One of the most ridiculous bills of the 2011 Montana legislative session was rejected in committee this morning amid concerns about quantifying impairment. Members of the judiciary committee across the political spectrum (including Rep Ellie Hill (D-Missoula) and Rep Krayton Kerns (R-Laurel) opposed Ken Peterson‘s HB33, which sought to criminalize driving with ANY level of any detectable drug or drug metabolite. HB33 was nothing more than a back-door attempt to block the use of medical marijuana in Montana. A vocal proponent of repealing the Montana Medical Marijuana Act, Peterson, in sponsoring the legislation, initially may appeared well-intentioned. However, a provision making exceptions for legally prescribed drugs is evidence that this bill had less to do with public safety and more with control. Shame on Rep. Ken Peterson (R-Billings) for his blatant attempt to force Montanans to comply with his idea of morality.
Medical marijuana in Montana isn’t prescribed by a physician because federally, cannabis is still a schedule I illegal substance. Physicians in Montana recommend marijuana to patients they believe could benefit from use of the substance but this recommendation (as opposed to a prescription) would essentially prohibit legal medical marijuana users from driving at all. Metabolites can be detected in some people more than a month after using marijuana. The abuse and misuse of prescription drugs is reaching epidemic proportions in Montana- in teens and adults- and for some strange reason, Ken Peterson would prefer to have Oxycontin addicts behind the wheel than those using medical marijuana.
Obviously, nobody should drive while impaired as a result of any substance or condition (fatigue, for instance) but the mere presence of marijuana metabolites is not at all indicative of impairment. Can you imagine the enforcement and legal nightmares this sort of law would create? Essentially, eating a poppy seed muffin would be cause for arrest. Ken Peterson’s bills this session have led some to question his intelligence.
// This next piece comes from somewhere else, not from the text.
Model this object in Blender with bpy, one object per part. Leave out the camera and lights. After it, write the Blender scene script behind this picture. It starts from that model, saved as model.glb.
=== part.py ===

Montana voted Republican in November not because they approve of the GOP, but because they disapprove of them less than the Democrat party. Sadly, many of the GOP legislators are spending political capital they have yet to earn which could ensure disappointments in 2012 elections. Regardless of personal opinions on social issues, concerns about the economy and a looming budget shortfall should take precedence. Voters will certainly not appreciate legislation motivated by the personal religious agendas of a few lawmakers.